Ericsson calls for collaboration between technologists and industrialists, and shared focus on the functional aspects of use cases, rather than the technical prowess of the solutions.
She cites a public safety project, from “years ago”, where the various stakeholders “weren’t speaking the same language” — and definitions of ‘the edge’ variously included the analytics at the network operations centre, the compute functionality on the drone, and the transport and compression capabilities in the networking gear.
“Speak a common language focused on results, not technology. Avoid technobabble, 3GPP jargon or exabyte-speak. Understand what people, typically IT and OT professionals, need. Then it’s easy to advance IoT,” she concludes.
Siemens, which has been faltering on the subject before, mindful of the political aspect of Germany’s approach to releasing spectrum for industry, is more focused on the dream of industrial 5G.

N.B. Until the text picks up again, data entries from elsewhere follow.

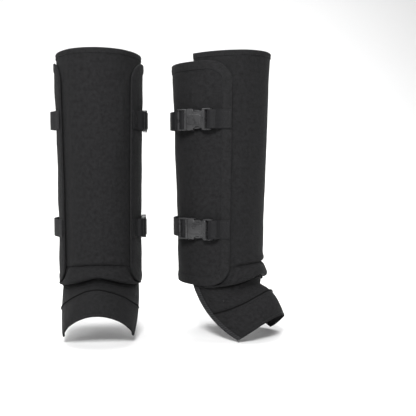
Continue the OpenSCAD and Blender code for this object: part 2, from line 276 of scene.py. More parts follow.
def rounded(y_low, y_high, z_low, z_high, r, steps=4):
    """Outline of a rectangle with round corners, counter-clockwise."""
    points = []
    corners = (
        (y_high - r, z_high - r, 0), (y_low + r, z_high - r, 90), (y_low + r, z_low + r, 180),
        (y_high - r, z_low + r, 270),
    )
    for cy, cz, start in corners:
        for i in range(steps + 1):
            a = math.radians(start + 90 * i / steps)
            points.append((cy + r * math.cos(a), cz + r * math.sin(a)))
    return points


# ---------- finishes ----------


def linear(hex_colour):
    """sRGB hex to linear RGBA."""
    rgb = [int(hex_colour[i : i + 2], 16) / 255 for i in (1, 3, 5)]
    return (*[c / 12.92 if c <= 0.04045 else ((c + 0.055) / 1.055) ** 2.4 for c in rgb], 1)


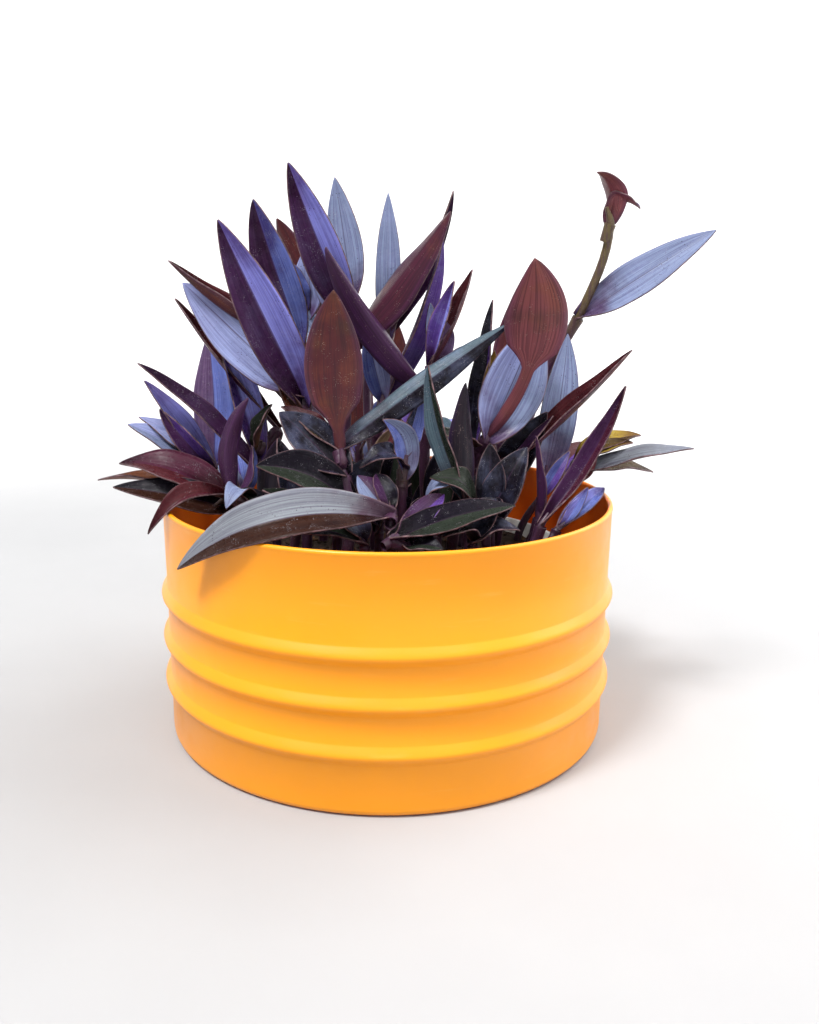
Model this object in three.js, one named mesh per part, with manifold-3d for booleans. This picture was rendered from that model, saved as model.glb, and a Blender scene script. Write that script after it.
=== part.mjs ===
// A potted purple heart (tradescantia): fleshy stems with folded, lance-shaped leaves,
// rooted in a plain plastic grow pot that stands inside a ribbed, powder-coated metal pot.
// Millimetres, +Z up. The origin is the centre of the metal pot's underside.
import * as THREE from 'three';
import { mergeVertices } from 'three/addons/utils/BufferGeometryUtils.js';
import Module from 'manifold-3d';

const wasm = await Module();
wasm.setup();

// ---------------------------------------------------------------- driving dimensions
const GAP = 0.35; // clearance between neighbours that touch

const POT = {
  radius: 118.2, // plain wall
  baseRadius: 115.6, // where the rounded bottom edge meets the floor
  height: 124.5,
  sheet: 1.5, // wall and floor thickness
  edgeRound: 4.0, // height of the rounded bottom edge
  bead: 1.3, // radius of the rolled rim
  ribHeights: [30.6, 53.9, 77.4], // middle of each rib
  ribProud: 3.0,
  ribHalfWidth: 5.0,
  ribCrest: 0.2, // rounding of a rib's crest, as a share of its half width
  sides: 40,
};

const GROW_POT = {
  topRadius: 96,
  floorRadius: 80,
  height: 94,
  wall: 1.3,
  lipProud: 2.2,
  lipDrop: 5,
  drains: 6,
  drainRadius: 5,
  drainCircle: 52,
  sides: 36,
};

const SOIL = {
  top: 88,
  sides: 36,
  rings: [0.25, 0.5, 0.75],
  ripple: 1.6,
  stemDepth: 17, // how far a stem stands in its hole
  holeEase: 1.8, // the hole is this much wider than the stem all round
  holeSides: 6,
};

const STEM_SIDES = 5;
const BLADE_THICKNESS = 0.9;
const SHEATH_FOLD = 72; // degrees, how far a leaf's base closes round its stem
const SHEATH_END = 0.3; // share of the leaf's length over which it opens
const NECK_WIDTH = 0.2; // of the widest
const LANCE_START = 0.12; // how far along its outline a blade starts
const STATIONS = [0.14, 0.42, 0.72]; // sections along a blade, as shares of its length
const SMALL_STATIONS = [0.25, 0.62];
const NECK_STATIONS = [0.2, 0.54, 0.7, 0.88];
const SMALL_LEAF = 47;

// ---------------------------------------------------------------- small helpers
const radians = THREE.MathUtils.degToRad;

// Every place read from the front view is given as it appears in the upright plane through
// the pot's axis, with its depth behind that plane. The point lies on the line of sight.
const EYE = new THREE.Vector3(0, -502, 234);

function seen(x, z, depth) {
  const reach = (depth - EYE.y) / -EYE.y;
  return new THREE.Vector3(EYE.x + (x - EYE.x) * reach, depth, EYE.z + (z - EYE.z) * reach);
}

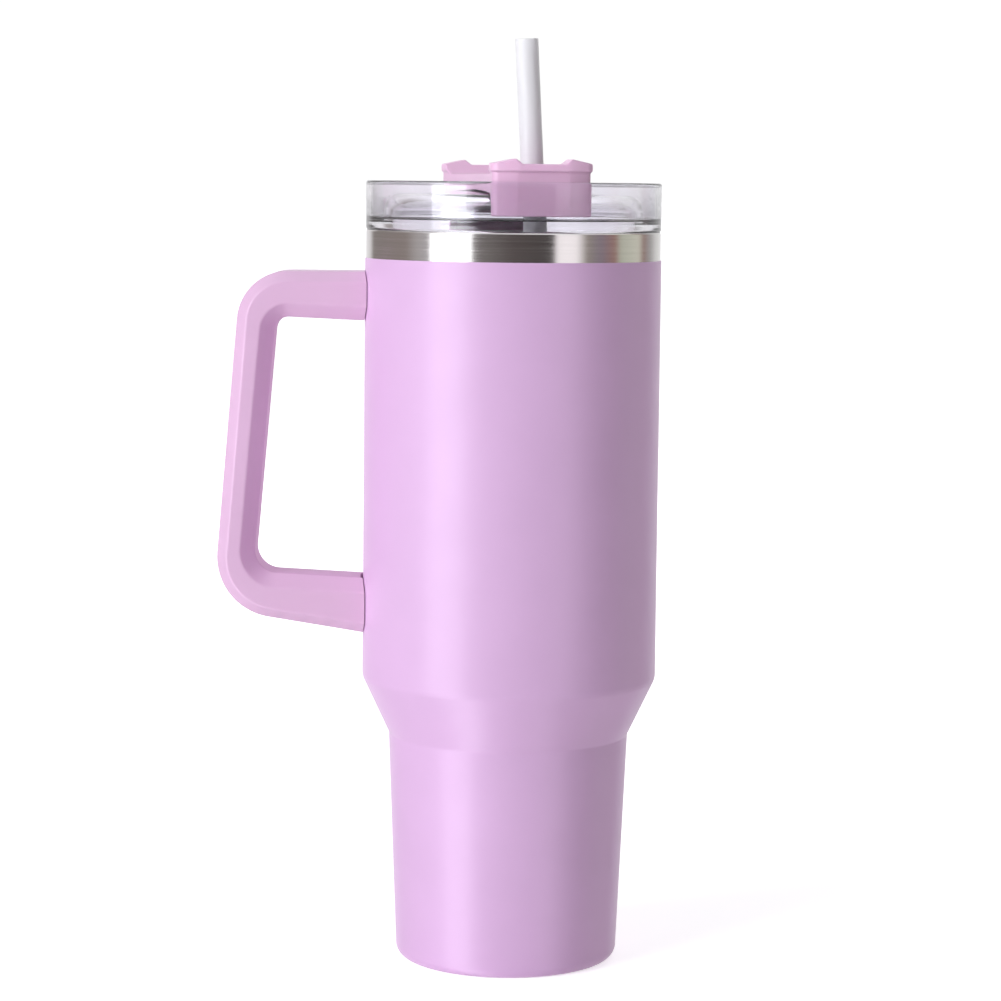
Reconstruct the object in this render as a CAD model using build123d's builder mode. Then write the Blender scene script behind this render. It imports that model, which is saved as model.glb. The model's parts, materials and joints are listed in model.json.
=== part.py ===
"""Insulated handled tumbler with a press-in lid, a turning cover and a straw.

Millimetres. The origin is the centre of the foot, +Z is up and the handle stands out toward -X.
"""

import os

from build123d import *

os.makedirs("parts", exist_ok=True)

# Body outline: radii and the heights they belong to
R_FOOT = 37.6
R_WAIST = 40.8
R_BODY = 50.0
Z_WAIST = 77.0
Z_SHOULDER = 96.4
Z_RIM = 247.9
Z_PAINT_TOP = 238.4
R_FOOT_CORNER = 4.5

# Sheet and skin thicknesses
T_PAINT = 0.3
T_STEEL = 0.5
T_LINER = 0.5
LINER_INSET = 3.3
R_FOOT_OPENING = 30.0
Z_LINER_FLOOR = 13.0

# Handle
W_HANDLE = 24.0
R_HANDLE_SEAT = 50.3
BEVEL_OUTER = 3.5
BEVEL_INNER = 4.6
Z_TONGUES = {"upper": 224.9, "lower": 119.9}
SCREW_X = (-58.0, -67.0)
R_SHANK = 1.5
R_HEAD = 2.8
H_HEAD = 2.0

# Lid
R_LID = 49.8
Z_LID_TOP = 264.3
Z_TROUGH = 251.6
R_SKIRT = 45.2
Z_SKIRT = 233.9
R_PIVOT = 2.8
OPENING_RADIUS = 25.1

# Turning cover
COVER_ANGLE = 12.0
R_COVER_END = 46.8
Z_COVER_LOW = 253.1
Z_LIP_LOW = 267.7
Z_COVER_INSIDE = 265.3

# Straw
R_STRAW = 3.8
T_STRAW = 0.9
STRAW_FOOT = (19.8, -12.0, 14.6)
STRAW_THROUGH = (6.0, -24.4, 266.9)
L_STRAW = 297.2

BAR = Plane.XY.rotated((0, 0, COVER_ANGLE))
BAR_SECTION = Plane(origin=(0, 0, 0), x_dir=BAR.x_dir, z_dir=BAR.y_dir * -1)
BAR_SIDE = Plane(origin=(0, 0, 0), x_dir=BAR.y_dir, z_dir=BAR.x_dir)
STRAW_PLANE = Plane(origin=STRAW_FOOT, z_dir=Vector(*STRAW_THROUGH) - Vector(*STRAW_FOOT))


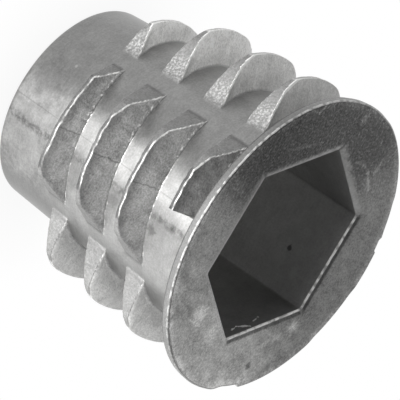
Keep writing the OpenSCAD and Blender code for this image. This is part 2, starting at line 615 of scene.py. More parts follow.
@dataclass
class RidgeThread:
    """The coarse right-hand thread, cut into four rows of ridges."""

    core: Core
    low: float
    high: float
    lead: float = 3.08
    height: float = 1.9
    crest_width: float = 0.26
    flank_deg: float = 17.0
    first_height: float = 4.47
    last_turn: float = 3.003
    end_slope: float = 60.0
    casting_offset: float = 0.05
    lead_in_share: float = 0.512
    lead_in_gain: float = 0.288
    lead_in_climb: float = 2.34
    late_side_deg: float = 0.8
    side_drop: float = 0.2
    side_share: float = 0.965
    corner_rounding: float = 0.06
    crest_rounding: float = 0.2
    foot_rounding: float = 0.08
    shoulder_rounding: float = 0.2
    end_rounding: float = 0.05
    late_rounding: float = 0.35
    wander: float = 0.12
    side_wander: float = 0.05
    shoulder: EndFlat = field(default_factory=lambda: EndFlat(16.0, 1.9, 22.8, 1.55))
    ramp: EndFlat = field(default_factory=lambda: EndFlat(22.8, 1.55, 41.2, 0.0))
    wander_per_mm: float = 1.6
    wander_radius: float = 7.0
    switch_turn: float = 0.02
    far_switch_turn: float = 0.03
    first_lead: float = -2.5
    leads: int = 7
    curve_guard: float = 1e-4
    below_first: float = 100.0
    # Rows of faces in half a lead, from the valley to the crest, each with the
    # distance from the crest at which it starts, in shares of the lead.
    half_rows: tuple[tuple[int, float], ...] = (
        (2, 0.5),
        (3, 0.252),
        (9, 0.225),
        (4, 0.055),
        (1, 0.03),
    )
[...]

“5G is designed to be a wireless network that can unify everything, from automated shelving systems to production robots, air-conditioning systems, and control consoles. It will be a comprehensive network that will make it possible to control an industrial plant without any cables. It will be robust and either ultra-fast or equipped with a comfortable bandwidth,” it writes.
Rotmensen says: “The opportunities are immense. Imagine a plant complex in which an autonomous vehicle fleet transports goods, spare parts or finished products between delivery ramps, factory halls and warehouses back and forth with timing that is precisely adapted to the production schedule. All of this will be made possible by Industrial 5G.”